Varieties of Noisy Harmonic Grammar
Bruce
Hayes
Department of Linguistics, UCLA
To appear in the Proceedings volume of the 2016 Annual Meeting in Phonology (AMP), University of Southern California, Los Angeles
Abstract
Noisy Harmonic Grammar (Boersma and Pater 2016) is a framework for stochastic grammars that uses the GEN-cum-EVAL system originated in Optimality Theory (Prince and Smolensky 1993). As a form of Harmonic Grammar, NHG outputs as winner the candidate with the smallest harmonic penalty (weighted sum of constraint violations). It is stochastic because at each “evaluation time,” constraint weights are nudged upward or downward by a random amount, resulting in a particular probability distribution over candidates.
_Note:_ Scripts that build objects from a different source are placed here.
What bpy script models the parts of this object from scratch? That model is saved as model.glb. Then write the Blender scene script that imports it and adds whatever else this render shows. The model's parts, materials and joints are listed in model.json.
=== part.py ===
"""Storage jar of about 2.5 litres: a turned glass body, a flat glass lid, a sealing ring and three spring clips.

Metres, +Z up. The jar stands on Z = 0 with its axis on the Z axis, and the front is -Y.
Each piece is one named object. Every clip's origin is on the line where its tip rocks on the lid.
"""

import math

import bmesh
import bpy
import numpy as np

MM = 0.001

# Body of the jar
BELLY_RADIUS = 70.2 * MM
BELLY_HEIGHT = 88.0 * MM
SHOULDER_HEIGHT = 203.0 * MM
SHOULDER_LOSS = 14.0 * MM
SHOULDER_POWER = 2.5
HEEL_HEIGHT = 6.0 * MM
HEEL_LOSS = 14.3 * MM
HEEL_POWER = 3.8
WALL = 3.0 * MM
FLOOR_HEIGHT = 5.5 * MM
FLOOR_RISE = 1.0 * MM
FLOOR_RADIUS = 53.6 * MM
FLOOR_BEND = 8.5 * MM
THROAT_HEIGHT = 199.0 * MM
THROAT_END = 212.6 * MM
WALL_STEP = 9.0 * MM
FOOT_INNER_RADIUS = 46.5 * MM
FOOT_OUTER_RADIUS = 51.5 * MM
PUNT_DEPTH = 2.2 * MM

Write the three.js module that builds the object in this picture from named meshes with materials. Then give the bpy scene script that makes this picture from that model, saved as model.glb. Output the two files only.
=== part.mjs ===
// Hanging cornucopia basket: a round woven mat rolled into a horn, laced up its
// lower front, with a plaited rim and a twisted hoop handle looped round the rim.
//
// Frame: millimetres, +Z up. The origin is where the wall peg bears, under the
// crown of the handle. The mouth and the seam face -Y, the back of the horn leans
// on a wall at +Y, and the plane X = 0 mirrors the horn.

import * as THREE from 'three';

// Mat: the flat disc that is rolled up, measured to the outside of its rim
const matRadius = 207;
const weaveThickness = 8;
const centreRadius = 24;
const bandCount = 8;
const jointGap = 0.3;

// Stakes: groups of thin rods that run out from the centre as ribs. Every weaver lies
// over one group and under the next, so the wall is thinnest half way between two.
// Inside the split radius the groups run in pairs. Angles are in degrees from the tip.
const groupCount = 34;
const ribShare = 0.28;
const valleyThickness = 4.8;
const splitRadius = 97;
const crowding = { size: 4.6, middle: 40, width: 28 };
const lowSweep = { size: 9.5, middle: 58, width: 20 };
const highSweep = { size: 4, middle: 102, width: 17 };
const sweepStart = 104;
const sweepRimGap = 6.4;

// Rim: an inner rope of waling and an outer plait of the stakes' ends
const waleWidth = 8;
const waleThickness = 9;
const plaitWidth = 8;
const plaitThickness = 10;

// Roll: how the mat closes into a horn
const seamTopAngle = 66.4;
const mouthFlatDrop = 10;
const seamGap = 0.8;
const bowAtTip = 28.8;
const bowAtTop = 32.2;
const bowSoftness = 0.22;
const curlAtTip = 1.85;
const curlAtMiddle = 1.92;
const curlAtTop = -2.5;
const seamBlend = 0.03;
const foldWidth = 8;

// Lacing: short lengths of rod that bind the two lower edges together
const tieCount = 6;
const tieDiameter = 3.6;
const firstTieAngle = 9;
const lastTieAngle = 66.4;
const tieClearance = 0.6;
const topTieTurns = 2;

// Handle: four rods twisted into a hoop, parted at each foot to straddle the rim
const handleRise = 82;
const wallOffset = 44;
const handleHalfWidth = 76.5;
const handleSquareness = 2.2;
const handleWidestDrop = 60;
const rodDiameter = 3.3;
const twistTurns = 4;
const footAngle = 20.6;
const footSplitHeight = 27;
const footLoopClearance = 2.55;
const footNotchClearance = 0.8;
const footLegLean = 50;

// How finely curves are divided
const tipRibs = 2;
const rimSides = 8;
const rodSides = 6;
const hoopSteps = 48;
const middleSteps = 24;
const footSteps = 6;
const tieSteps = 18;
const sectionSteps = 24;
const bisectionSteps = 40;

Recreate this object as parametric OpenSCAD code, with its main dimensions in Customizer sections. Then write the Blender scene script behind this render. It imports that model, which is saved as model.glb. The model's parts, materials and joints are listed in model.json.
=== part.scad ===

This “classical” form of NHG can be modified in various ways, creating alternative theories. I explore these variants in a variety of simple simulations intended to reveal key differences in their behavior; maxent grammars (Goldwater and Johnson 2003) are also included in the comparison. In conclusion I offer hints from the empirical world regarding which of these rival theories might be correct. An overarching theme is that stochastic grammar frameworks are more than just “technologies” to be evaluated for convenience or reliability, but actual theories of language.